Leading the charge is Jay Samit, SeaChange’s new CEO, who joined the company in the fall. In an interview Wednesday, Samit said he has dedicated his career to developing technology that syncs video on demand across multiple screens, which today is an expectation among millennial viewers, who often begin watching a movie or show on an iPad, then switch to another device, like a smartphone, expecting they can pick up where they left off.
“When you think about it, that’s how you live your life today,” said Samit, a business blogger for the Wall Street Journal online who worked most recently as president at ooVoo, a social video chat service with more than 100 million users, and has also held senior executive roles with Sony and EMI, where he spearheaded their digital media efforts.
Samit hit the ground running, with SeaChange’s acquisition of Santa Monica, Calif.-based Timeline Labs announced in December, less than two months after his hiring was announced.
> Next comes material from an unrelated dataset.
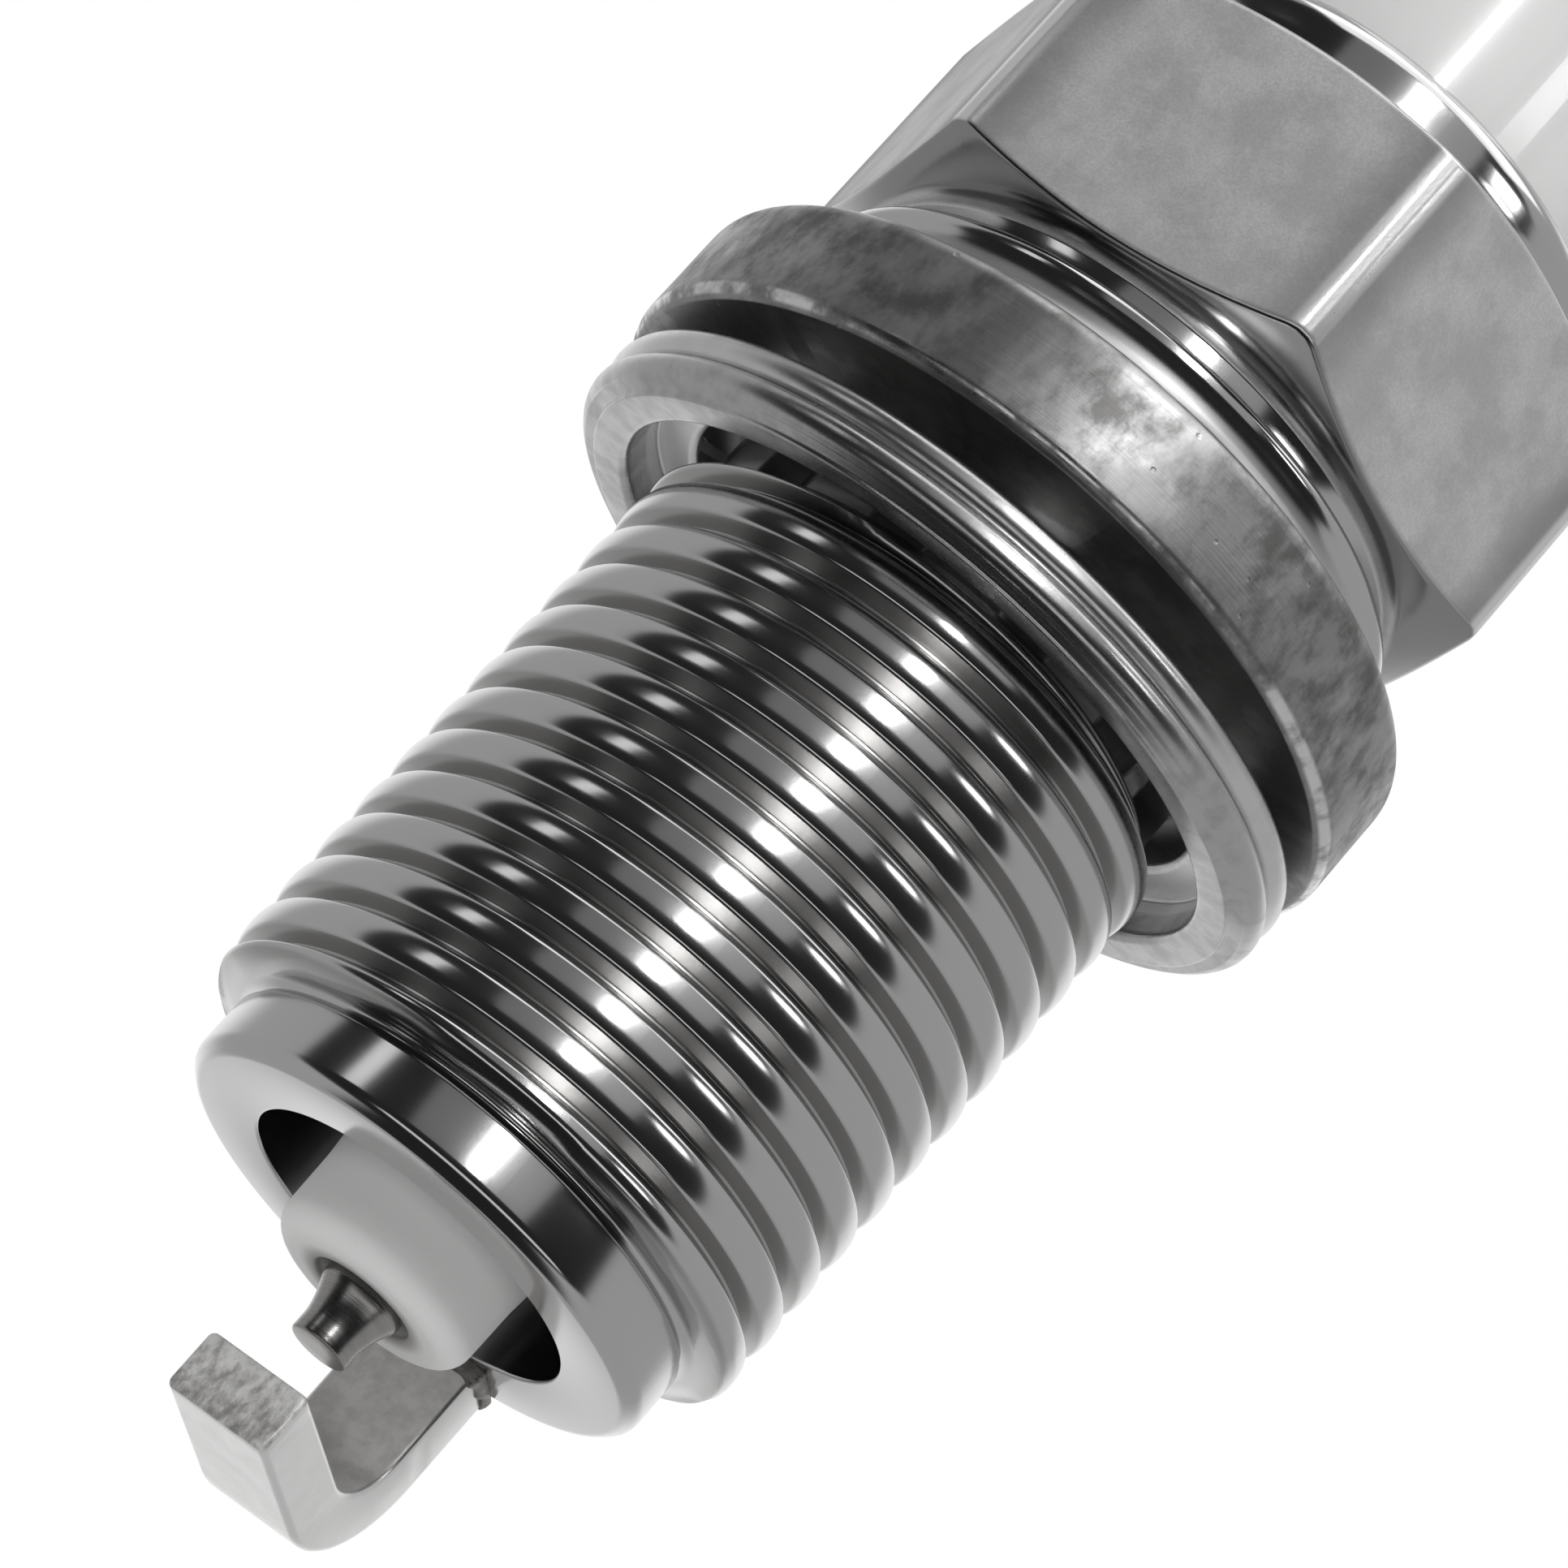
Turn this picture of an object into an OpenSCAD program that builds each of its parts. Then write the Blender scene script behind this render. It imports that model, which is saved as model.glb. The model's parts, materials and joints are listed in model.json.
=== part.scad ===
// Spark plug, M14 x 1.25 with a 16 mm hexagon and a captive crush gasket.
// The axis is Z. The origin is on the axis, in the plane of the collar's sealing seat.
// +Z runs to the terminal, and -Z runs down through the thread to the spark gap.

/* [Shell] */
// Outside diameter of the thread that screws into the cylinder head
thread_d = 14; // [13:0.1:17]
// Pitch of that thread
thread_pitch = 1.25; // [1:0.05:1.5]
// Reach, from the seat down to the shell's end face
reach = 19; // [16:0.1:26.5]
// Distance across the flats of the hexagon
hex_af = 16; // [15.5:0.1:20.8]
// Height of the hexagon
hex_h = 6.8; // [5.5:0.1:9]
// Turn of the hexagon about the axis
hex_turn = 1.5; // [0:0.5:60]
// How far the collar stands out past the thread on each side
collar_out = 2.65; // [2.3:0.05:3.5]
// Height of the collar's wall
collar_h = 3; // [2.4:0.1:4]
// Height of the grooved neck between collar and hexagon
neck_h = 2.5; // [2.3:0.1:4]
// Length of the plain nose below the thread
nose_h = 1.7; // [1.2:0.1:3]
// Height of the crimped lip above the hexagon
crimp_h = 1.9; // [1.6:0.1:2.5]

/* [Insulator] */
// Diameter of the ceramic above the shell
barrel_d = 10.3; // [9.8:0.1:10.6]
// Height of the ceramic's top above the seat
ceramic_top = 41.5; // [38:0.5:50]
// Number of ribs on the upper ceramic
rib_count = 5; // [3:1:6]
// Depth of the grooves between the ribs
rib_depth = 0.7; // [0.4:0.05:0.9]
// Diameter of the ceramic nose at its tip
tip_d = 5; // [4.4:0.1:6]
// How far the ceramic nose stands out of the shell's end face
tip_out = 1.5; // [0:0.1:2.5]

/* [Electrodes] */
// Diameter of the centre electrode inside the ceramic
electrode_d = 2.4; // [2:0.1:2.8]
// Diameter of the centre electrode's fine end
fine_d = 1.43; // [1:0.01:1.7]
// How far the centre electrode reaches past the shell's end face
electrode_out = 2.9; // [2.7:0.05:4]
// Spark gap
gap = 1.4; // [0.6:0.05:1.6]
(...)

Samit said that acquisition, which is expected to close Feb. 2, is “a way to leverage (SeaChange’s) skills and add functions major clients were asking for.”
Timeline has figured out how to use social media to improve broadcasting and accurately measure who is watching what. That allows advertisers to better gauge the market on which they spend more than $100 billion annually, according to Samit. The company expects to maintain all Timeline employees and operations in Santa Monica.
Breaking new ground through an acquisition is symbolic of SeaChange’s high hopes for the coming years. This follows what former CEO Raghu Rau called a “transitional year” when the company in April posted a $3 million loss for fiscal 2014—and lost $19.2 million the previous year. Year-over-year losses continued through the third quarter, which ended Oct. 31, but according to an earnings statement, SeaChange officials predicted a turnaround in the fourth quarter, which ends Jan. 31.
Samit reiterated that optimism this week, saying that though sales of the 21-year-old company’s legacy products declined more rapidly than anticipated when it announced it was developing next-generation software a few years ago. But the product has been well received and, today, legacy sales generate less than 50 percent of SeaChange’s sales revenue.
“We’re through the woods and onto a really great year,” Samit said.
(Note: An earlier version of this story incorrectly stated the percentage of revenue generated by legacy sales.)